Lastly, the research identified higher ebullition events—bubbles of methane rising through the water—in hot spots. These events were linked to lower water levels and reduced soil density, suggesting that maintaining higher water levels could help mitigate methane emissions.
For the energy sector, these findings are particularly relevant. Wetlands are often used in carbon offset projects, where companies invest in wetland restoration or conservation to balance out their own carbon emissions. However, if these wetlands have significant methane hot spots, they may not be as effective at offsetting emissions as previously thought.
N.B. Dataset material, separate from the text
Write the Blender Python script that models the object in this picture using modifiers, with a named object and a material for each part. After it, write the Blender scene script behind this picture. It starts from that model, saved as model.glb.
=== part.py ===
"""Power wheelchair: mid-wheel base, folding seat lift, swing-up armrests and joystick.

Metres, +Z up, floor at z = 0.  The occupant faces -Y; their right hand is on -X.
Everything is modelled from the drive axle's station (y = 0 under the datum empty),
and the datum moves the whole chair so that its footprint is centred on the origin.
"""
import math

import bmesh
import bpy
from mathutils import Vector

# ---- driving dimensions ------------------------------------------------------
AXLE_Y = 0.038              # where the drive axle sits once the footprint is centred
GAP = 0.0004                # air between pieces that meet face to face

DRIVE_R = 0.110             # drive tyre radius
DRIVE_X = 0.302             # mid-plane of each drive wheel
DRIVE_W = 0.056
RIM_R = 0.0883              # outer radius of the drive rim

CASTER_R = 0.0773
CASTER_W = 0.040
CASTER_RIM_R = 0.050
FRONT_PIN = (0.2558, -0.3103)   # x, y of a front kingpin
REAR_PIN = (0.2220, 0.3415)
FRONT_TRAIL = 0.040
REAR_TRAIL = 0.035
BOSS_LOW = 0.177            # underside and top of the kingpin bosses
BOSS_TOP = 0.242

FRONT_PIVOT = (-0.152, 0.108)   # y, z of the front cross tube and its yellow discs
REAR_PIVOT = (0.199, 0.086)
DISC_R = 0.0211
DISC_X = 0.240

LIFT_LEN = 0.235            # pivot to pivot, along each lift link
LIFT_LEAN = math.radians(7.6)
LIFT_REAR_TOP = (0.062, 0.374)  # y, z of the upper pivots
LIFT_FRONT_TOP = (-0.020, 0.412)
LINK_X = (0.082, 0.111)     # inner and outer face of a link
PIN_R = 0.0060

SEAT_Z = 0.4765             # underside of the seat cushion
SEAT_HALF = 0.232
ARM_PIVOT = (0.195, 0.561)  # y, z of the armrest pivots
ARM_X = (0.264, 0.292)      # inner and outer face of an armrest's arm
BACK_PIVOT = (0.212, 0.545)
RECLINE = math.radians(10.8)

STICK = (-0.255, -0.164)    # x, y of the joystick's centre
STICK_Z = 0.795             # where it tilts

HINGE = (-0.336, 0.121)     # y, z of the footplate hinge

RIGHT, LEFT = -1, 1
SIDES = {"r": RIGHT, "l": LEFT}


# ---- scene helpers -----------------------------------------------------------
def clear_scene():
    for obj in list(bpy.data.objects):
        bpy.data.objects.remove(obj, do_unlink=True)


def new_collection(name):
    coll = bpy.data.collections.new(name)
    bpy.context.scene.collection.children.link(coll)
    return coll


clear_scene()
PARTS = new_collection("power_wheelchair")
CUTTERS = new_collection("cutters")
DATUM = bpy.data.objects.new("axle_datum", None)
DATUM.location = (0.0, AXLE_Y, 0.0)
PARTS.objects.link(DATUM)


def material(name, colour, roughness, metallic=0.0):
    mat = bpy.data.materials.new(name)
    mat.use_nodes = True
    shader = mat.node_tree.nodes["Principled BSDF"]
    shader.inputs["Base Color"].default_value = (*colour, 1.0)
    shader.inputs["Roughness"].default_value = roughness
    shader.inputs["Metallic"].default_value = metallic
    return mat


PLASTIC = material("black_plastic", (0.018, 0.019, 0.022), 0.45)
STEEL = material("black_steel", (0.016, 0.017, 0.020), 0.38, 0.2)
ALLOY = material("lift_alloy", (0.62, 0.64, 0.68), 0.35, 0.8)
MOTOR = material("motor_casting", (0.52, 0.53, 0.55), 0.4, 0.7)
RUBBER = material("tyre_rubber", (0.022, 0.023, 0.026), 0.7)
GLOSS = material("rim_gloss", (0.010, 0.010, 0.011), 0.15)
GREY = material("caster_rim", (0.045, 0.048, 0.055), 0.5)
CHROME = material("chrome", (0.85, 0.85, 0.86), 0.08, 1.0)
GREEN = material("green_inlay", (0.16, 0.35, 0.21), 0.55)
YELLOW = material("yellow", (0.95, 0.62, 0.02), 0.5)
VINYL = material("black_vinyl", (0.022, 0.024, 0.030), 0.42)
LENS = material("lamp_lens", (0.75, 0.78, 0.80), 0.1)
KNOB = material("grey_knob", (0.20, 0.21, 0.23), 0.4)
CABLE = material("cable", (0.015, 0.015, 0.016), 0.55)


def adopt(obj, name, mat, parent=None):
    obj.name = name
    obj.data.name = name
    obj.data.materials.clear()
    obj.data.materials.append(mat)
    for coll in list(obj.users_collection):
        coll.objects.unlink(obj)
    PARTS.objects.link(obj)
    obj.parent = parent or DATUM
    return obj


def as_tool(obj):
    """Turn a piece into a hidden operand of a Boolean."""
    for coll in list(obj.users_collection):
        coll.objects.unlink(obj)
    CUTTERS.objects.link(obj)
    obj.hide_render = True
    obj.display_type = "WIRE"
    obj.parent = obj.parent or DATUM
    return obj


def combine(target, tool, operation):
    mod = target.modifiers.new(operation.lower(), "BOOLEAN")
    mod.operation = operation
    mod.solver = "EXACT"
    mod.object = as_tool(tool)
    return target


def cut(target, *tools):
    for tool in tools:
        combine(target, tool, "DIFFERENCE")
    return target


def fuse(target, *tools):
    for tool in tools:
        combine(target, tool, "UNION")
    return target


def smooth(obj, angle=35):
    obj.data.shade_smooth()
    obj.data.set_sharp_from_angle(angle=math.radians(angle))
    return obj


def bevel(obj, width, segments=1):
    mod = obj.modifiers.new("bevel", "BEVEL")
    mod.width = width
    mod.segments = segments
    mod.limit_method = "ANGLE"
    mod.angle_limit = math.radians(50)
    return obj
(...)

Moreover, understanding and mitigating methane hot spots could open up new opportunities for the energy sector. For instance, capturing methane from these hot spots could be a viable strategy, providing a renewable energy source while also reducing greenhouse gas emissions.
The study’s findings could also shape future wetland construction and management practices. By minimizing soil disturbance, managing water levels, and promoting methanotroph activity, it may be possible to create wetlands that are more effective at sequestering carbon and less prone to high methane emissions.
As Rey-Sanchez notes, “This research is a step towards more sustainable wetland management. It’s about finding a balance—creating wetlands that are effective at sequestering carbon, but also minimizing their methane emissions.” With further research and practical application, this balance could be struck, paving the way for more effective carbon offset projects and a healthier environment.